*What to work on*:
Only the lines starting at the one with "BIG_LEAD = out_of_sleeve(1.4)" and ending at the one with "depsgraph = bpy.context.evaluated_depsgraph_get()" should be copied, exactly and with both ends kept.

-- BEGIN Stored data --

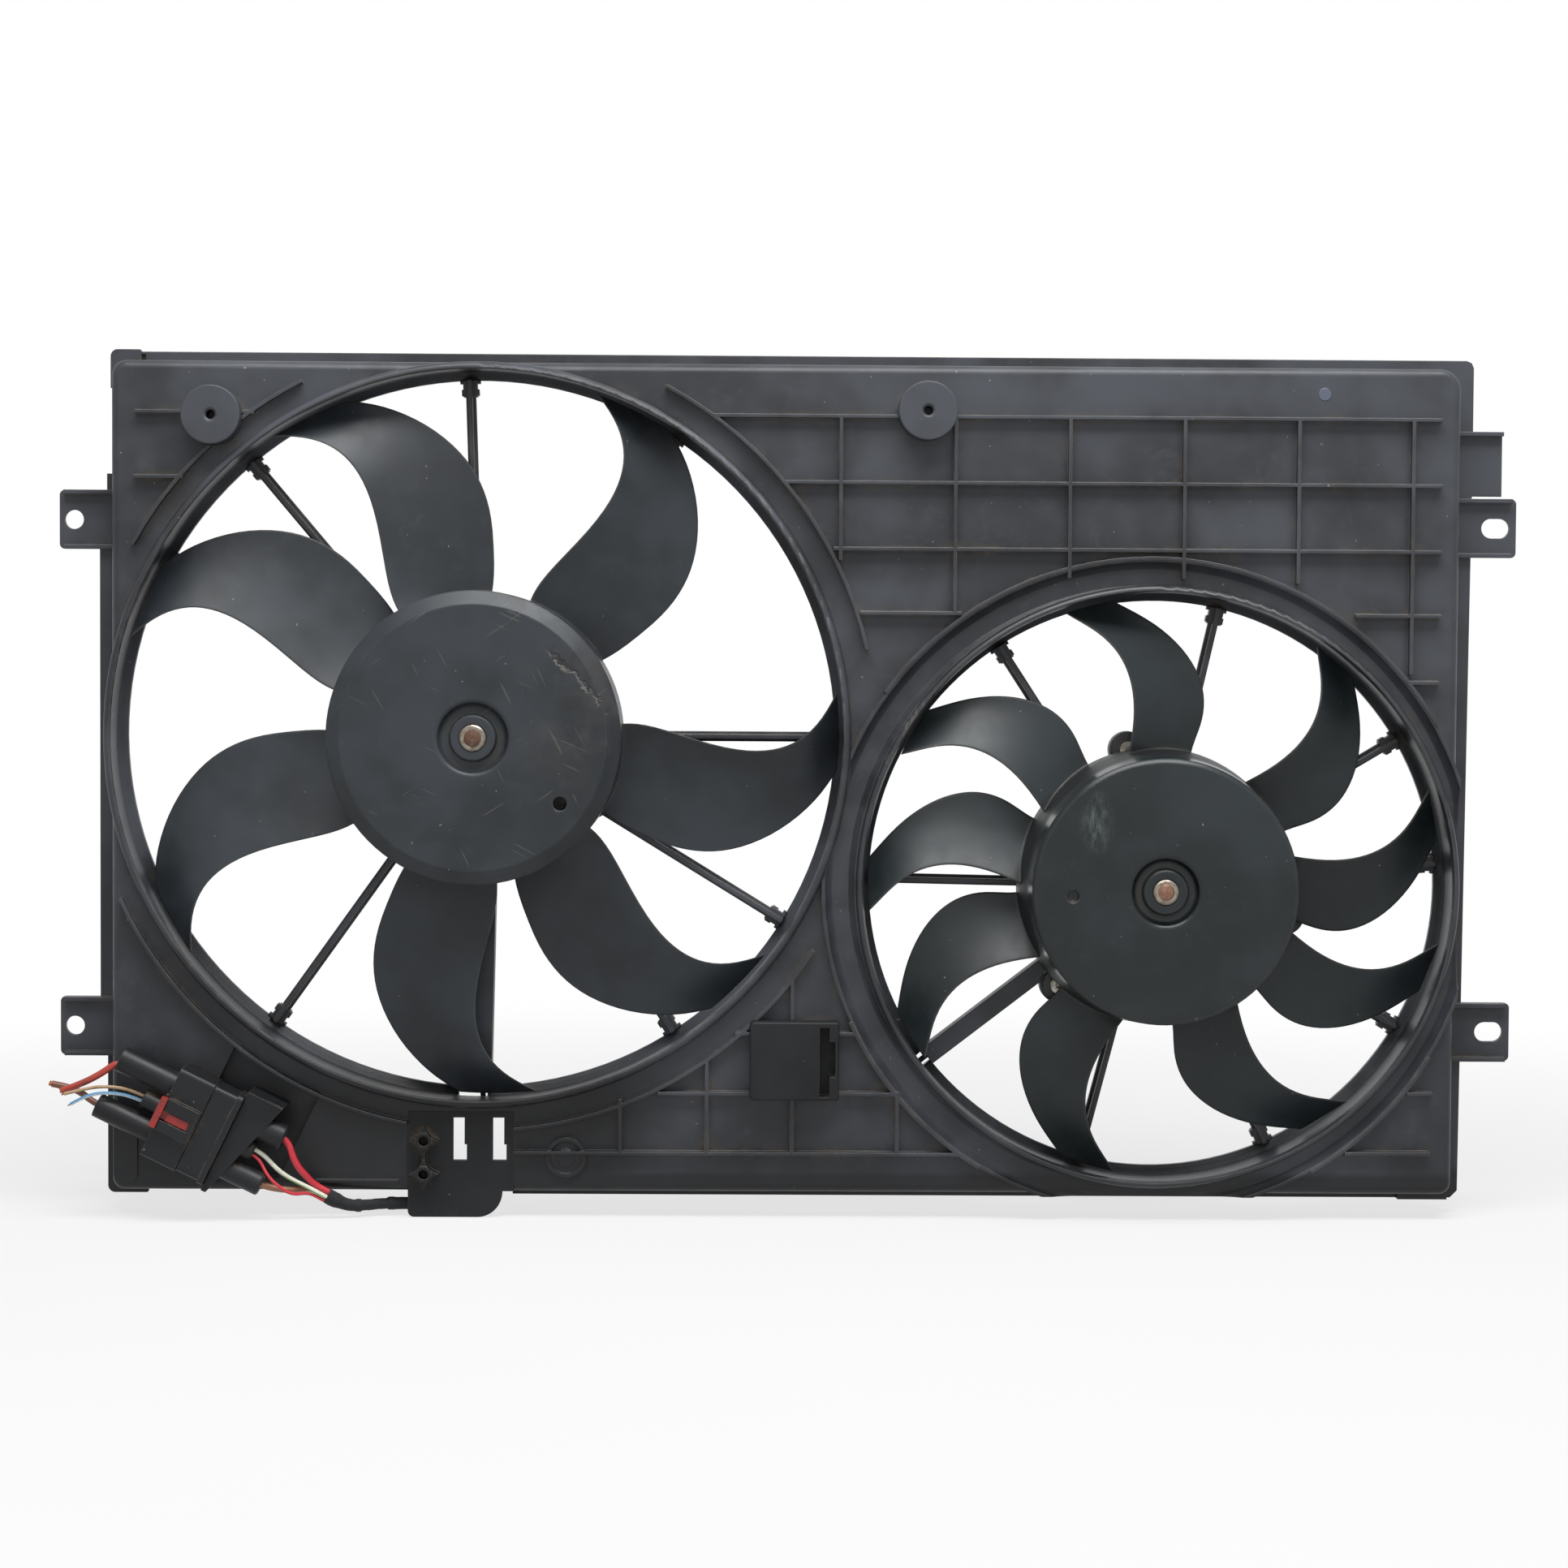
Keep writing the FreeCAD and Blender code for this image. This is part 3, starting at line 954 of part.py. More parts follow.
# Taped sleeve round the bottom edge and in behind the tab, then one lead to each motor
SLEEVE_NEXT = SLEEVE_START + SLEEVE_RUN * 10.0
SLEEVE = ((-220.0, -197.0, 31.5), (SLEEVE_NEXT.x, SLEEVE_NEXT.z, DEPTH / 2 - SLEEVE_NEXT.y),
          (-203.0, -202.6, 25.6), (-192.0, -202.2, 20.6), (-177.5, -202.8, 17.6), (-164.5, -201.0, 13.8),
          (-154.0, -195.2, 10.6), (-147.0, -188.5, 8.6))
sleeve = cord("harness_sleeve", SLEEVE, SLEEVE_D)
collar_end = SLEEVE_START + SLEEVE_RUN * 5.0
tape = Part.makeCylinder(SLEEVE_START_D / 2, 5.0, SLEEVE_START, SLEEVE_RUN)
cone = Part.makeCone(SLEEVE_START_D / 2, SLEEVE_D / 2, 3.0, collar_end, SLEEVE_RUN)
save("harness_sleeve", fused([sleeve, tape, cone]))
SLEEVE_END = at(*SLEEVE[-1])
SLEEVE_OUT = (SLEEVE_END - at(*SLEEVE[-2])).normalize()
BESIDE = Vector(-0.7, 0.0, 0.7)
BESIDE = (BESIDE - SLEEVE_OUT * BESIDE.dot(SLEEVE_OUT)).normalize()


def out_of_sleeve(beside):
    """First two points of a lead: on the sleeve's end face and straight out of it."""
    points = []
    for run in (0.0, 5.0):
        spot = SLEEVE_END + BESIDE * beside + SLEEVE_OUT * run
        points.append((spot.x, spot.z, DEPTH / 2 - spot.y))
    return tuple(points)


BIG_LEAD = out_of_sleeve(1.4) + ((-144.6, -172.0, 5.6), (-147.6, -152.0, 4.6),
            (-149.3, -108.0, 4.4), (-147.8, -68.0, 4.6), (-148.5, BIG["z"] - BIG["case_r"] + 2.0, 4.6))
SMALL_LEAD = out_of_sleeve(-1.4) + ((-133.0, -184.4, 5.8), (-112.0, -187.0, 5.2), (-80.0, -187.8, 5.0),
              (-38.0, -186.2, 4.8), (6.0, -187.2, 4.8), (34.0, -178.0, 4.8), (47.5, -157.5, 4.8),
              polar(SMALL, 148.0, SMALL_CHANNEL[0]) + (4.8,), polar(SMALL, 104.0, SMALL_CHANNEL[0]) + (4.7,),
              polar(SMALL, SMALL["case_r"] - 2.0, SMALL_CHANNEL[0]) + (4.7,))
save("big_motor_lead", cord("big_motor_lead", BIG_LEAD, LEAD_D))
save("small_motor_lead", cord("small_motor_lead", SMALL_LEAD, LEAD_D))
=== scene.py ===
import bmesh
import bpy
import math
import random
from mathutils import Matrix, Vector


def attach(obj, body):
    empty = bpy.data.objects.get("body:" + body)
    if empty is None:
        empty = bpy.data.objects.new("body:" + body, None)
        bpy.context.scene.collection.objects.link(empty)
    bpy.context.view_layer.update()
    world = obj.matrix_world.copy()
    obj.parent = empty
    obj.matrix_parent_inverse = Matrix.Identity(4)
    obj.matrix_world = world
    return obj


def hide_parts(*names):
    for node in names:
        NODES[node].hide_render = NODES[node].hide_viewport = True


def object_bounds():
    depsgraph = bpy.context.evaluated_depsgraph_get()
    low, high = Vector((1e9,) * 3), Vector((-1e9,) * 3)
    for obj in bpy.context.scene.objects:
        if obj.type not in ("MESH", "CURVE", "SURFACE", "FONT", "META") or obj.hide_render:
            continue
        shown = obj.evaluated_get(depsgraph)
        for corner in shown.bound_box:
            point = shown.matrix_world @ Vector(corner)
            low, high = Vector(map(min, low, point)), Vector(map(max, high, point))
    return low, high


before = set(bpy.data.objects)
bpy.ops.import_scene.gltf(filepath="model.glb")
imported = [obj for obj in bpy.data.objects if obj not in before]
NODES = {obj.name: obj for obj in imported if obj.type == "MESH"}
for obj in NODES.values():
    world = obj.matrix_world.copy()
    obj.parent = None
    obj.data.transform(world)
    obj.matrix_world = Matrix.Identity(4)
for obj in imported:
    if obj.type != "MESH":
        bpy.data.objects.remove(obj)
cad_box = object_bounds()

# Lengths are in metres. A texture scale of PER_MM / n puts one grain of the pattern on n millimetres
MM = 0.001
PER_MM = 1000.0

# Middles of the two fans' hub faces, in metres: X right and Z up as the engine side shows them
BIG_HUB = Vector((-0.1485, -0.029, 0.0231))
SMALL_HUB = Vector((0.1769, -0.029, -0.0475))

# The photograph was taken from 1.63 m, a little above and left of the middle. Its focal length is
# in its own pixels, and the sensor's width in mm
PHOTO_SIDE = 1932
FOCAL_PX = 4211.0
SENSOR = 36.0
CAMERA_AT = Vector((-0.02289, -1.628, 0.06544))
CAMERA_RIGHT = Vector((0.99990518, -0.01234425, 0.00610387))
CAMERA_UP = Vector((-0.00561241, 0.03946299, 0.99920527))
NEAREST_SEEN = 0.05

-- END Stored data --

*Solution for this exercise*:
BIG_LEAD = out_of_sleeve(1.4) + ((-144.6, -172.0, 5.6), (-147.6, -152.0, 4.6),
            (-149.3, -108.0, 4.4), (-147.8, -68.0, 4.6), (-148.5, BIG["z"] - BIG["case_r"] + 2.0, 4.6))
SMALL_LEAD = out_of_sleeve(-1.4) + ((-133.0, -184.4, 5.8), (-112.0, -187.0, 5.2), (-80.0, -187.8, 5.0),
              (-38.0, -186.2, 4.8), (6.0, -187.2, 4.8), (34.0, -178.0, 4.8), (47.5, -157.5, 4.8),
              polar(SMALL, 148.0, SMALL_CHANNEL[0]) + (4.8,), polar(SMALL, 104.0, SMALL_CHANNEL[0]) + (4.7,),
              polar(SMALL, SMALL["case_r"] - 2.0, SMALL_CHANNEL[0]) + (4.7,))
save("big_motor_lead", cord("big_motor_lead", BIG_LEAD, LEAD_D))
save("small_motor_lead", cord("small_motor_lead", SMALL_LEAD, LEAD_D))
=== scene.py ===
import bmesh
import bpy
import math
import random
from mathutils import Matrix, Vector


def attach(obj, body):
    empty = bpy.data.objects.get("body:" + body)
    if empty is None:
        empty = bpy.data.objects.new("body:" + body, None)
        bpy.context.scene.collection.objects.link(empty)
    bpy.context.view_layer.update()
    world = obj.matrix_world.copy()
    obj.parent = empty
    obj.matrix_parent_inverse = Matrix.Identity(4)
    obj.matrix_world = world
    return obj


def hide_parts(*names):
    for node in names:
        NODES[node].hide_render = NODES[node].hide_viewport = True


def object_bounds():
    depsgraph = bpy.context.evaluated_depsgraph_get()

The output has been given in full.